In Asia, vegetables and rice are the most consumed foods, in Africa cassava and wheat are battling for the top spot. To my great surprise, however, in Europe, North America, Oceania, and South America, the most consumed food isn’t wheat. Or potatoes. Or other grains. The most consumed food is milk — including milk-based products. Dairy products make up 12% of all food consumed in the world.¹
From an environmental sustainability perspective, this is difficult for a myriad of reasons. First, research has shown that the production of 1 liter of milk uses more than 625 liters of water. For plant-based alternatives, the figures are much lower: 28 and 48 liters for 1 liter of soy and milk respectively — or 22 times and 13 times less than cow’s milk.²
Second, when digesting food, cows produce non-trivial amounts of methane. In Germany, dairy cow-related methane emissions make up about 20 percent of total greenhouse gas emissions in German agriculture.³ In addition, there obviously are questions regarding ethical considerations of livestock farming in general — how should we/are we ethically obligated to treat animals?

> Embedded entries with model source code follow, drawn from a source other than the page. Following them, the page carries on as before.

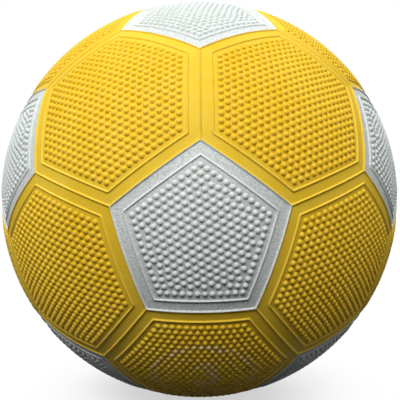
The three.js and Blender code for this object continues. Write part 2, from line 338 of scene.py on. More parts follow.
def on_ball(plane, radius):
    """Points on the touching plane, pushed out to a radius."""
    rays = np.concatenate([plane, np.ones((len(plane), 1))], 1)
    return unit(rays) * np.reshape(radius, (-1, 1))


def ridge(crest):
    """Distances and heights across a raised line, from its outer foot over its crest to its inner foot."""
    rise = [(LINE_HALF_WIDTH * (1 - s), LINE_HEIGHT * math.sin(s * math.pi / 2) ** LINE_ROUNDING)
            for s in LINE_STEPS]
    return [(crest - d, h) for d, h in rise] + [(crest + d, h) for d, h in rise[-2::-1]]


def spaced(half_length, across, count):
    """Positions along a row that is a distance from the panel's centre, evenly spaced on the ball."""
    reach = math.hypot(1, across)
    edge = math.atan(half_length / reach)
    return reach * np.tan(np.linspace(-edge, edge, count))


def hexagon_studs(outline):
    """Rows parallel to the side that faces +y. Each next row towards the middle has one more stud."""
    row_angle = outline.side_angle - ROW_INSET / COVER_RADIUS
    apothem = math.tan(row_angle)
    found = []
    for row in range(-HEXAGON_ROWS, HEXAGON_ROWS + 1):
        across = math.tan(row_angle * row / HEXAGON_ROWS)
        half = (2 * apothem - abs(across)) / math.sqrt(3)
        count = HEXAGON_TOP_STUDS + HEXAGON_ROWS - abs(row)
        found += [(x, across) for x in spaced(half, across, count)]
    return np.array(found)


def side_studs(corners):
    """One row of studs along every side of a pentagon."""
    found = []
    for a, b in zip(corners, np.roll(corners, -1, 0)):
        middle, half = (a + b) / 2, (b - a) / 2
        length = np.linalg.norm(half)
        along = spaced(length, np.linalg.norm(middle), PENTAGON_SIDE_STUDS + 1)[:-1]
        found += [middle + half / length * x for x in along]
    return np.array(found)


def pentagon_studs(outline):
    """A row along every side, and inside it rows parallel to the side that faces +y."""
    corners = outline.corners(outline.scale(ROW_INSET))
    border = side_studs(corners)
    border_places = on_ball(border, COVER_RADIUS)
    normals = [unit(a + b) for a, b in zip(corners, np.roll(corners, -1, 0))]
    row_angle = outline.side_angle - ROW_INSET / COVER_RADIUS
    inside = []
    for row in range(1, PENTAGON_ROWS + 1):
        across = math.tan(row_angle - row * PENTAGON_ROW_SPACING / COVER_RADIUS)
        shift = 0.0 if row % 2 else 0.5
        for step in range(-PENTAGON_HALF_ROW, PENTAGON_HALF_ROW + 1):
            x = math.hypot(1, across) * math.tan((step + shift) * PENTAGON_PITCH / COVER_RADIUS)
            point = np.array([x, across])
            if max(point @ n for n in normals) > math.tan(row_angle):
                continue
            place = on_ball(point[None], COVER_RADIUS)
            if np.linalg.norm(border_places - place, axis=1).min() >= STUD_CLEAR:
                inside.append(point)
    return settled(np.concatenate([border, inside]), len(border))


def settled(studs, fixed):
    """Studs that stand too close push each other away, all but the first ones, which stay in their row."""
    places = on_ball(studs, COVER_RADIUS)
    for _ in range(SETTLE_ROUNDS):
        gaps = places[:, None] - places[None]
        lengths = np.linalg.norm(gaps, axis=2)
        np.fill_diagonal(lengths, STUD_REST)
        push = np.clip(STUD_REST - lengths, 0, None) / lengths
        moves = SETTLE_SHARE * (gaps * push[:, :, None]).sum(1)
        moves[:fixed] = 0
        places = unit(places + moves) * COVER_RADIUS
    return places[:, :2] / places[:, 2:]


def dome(distance):
    """Height of a stud at a distance from its middle: the cap of a ball, and flat beyond it."""
    ball = (STUD_RADIUS ** 2 + STUD_HEIGHT ** 2) / (2 * STUD_HEIGHT)
    return max(math.sqrt(ball ** 2 - distance ** 2) - (ball - STUD_HEIGHT), 0.0)


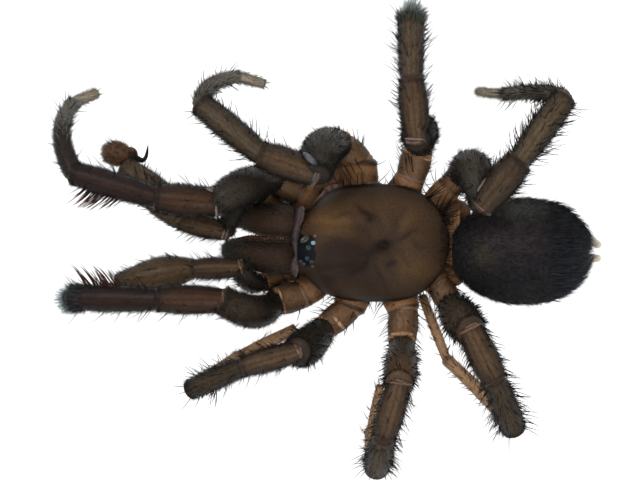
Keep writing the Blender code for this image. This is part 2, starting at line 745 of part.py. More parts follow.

Obviously, plant-based non-dairy alternatives are gaining popularity — especially in the milk segment. In the UK, for example, plant-based milks have reached a double-digit market share already.⁴ Globally, plant-based milk sales went up by more than 85% from 2019 to 2020 — and annual growth is projected to continue at a whopping pace.⁵
For other non-dairy products, such as cheese, the numbers look quite different though. Vegan cheese still is a rarity and its projected growth rate is much lower. Why is that? Well, when it comes to the functional aspects and applications, such as melting or texture, vegan alternatives rarely reach traditional dairy’s level.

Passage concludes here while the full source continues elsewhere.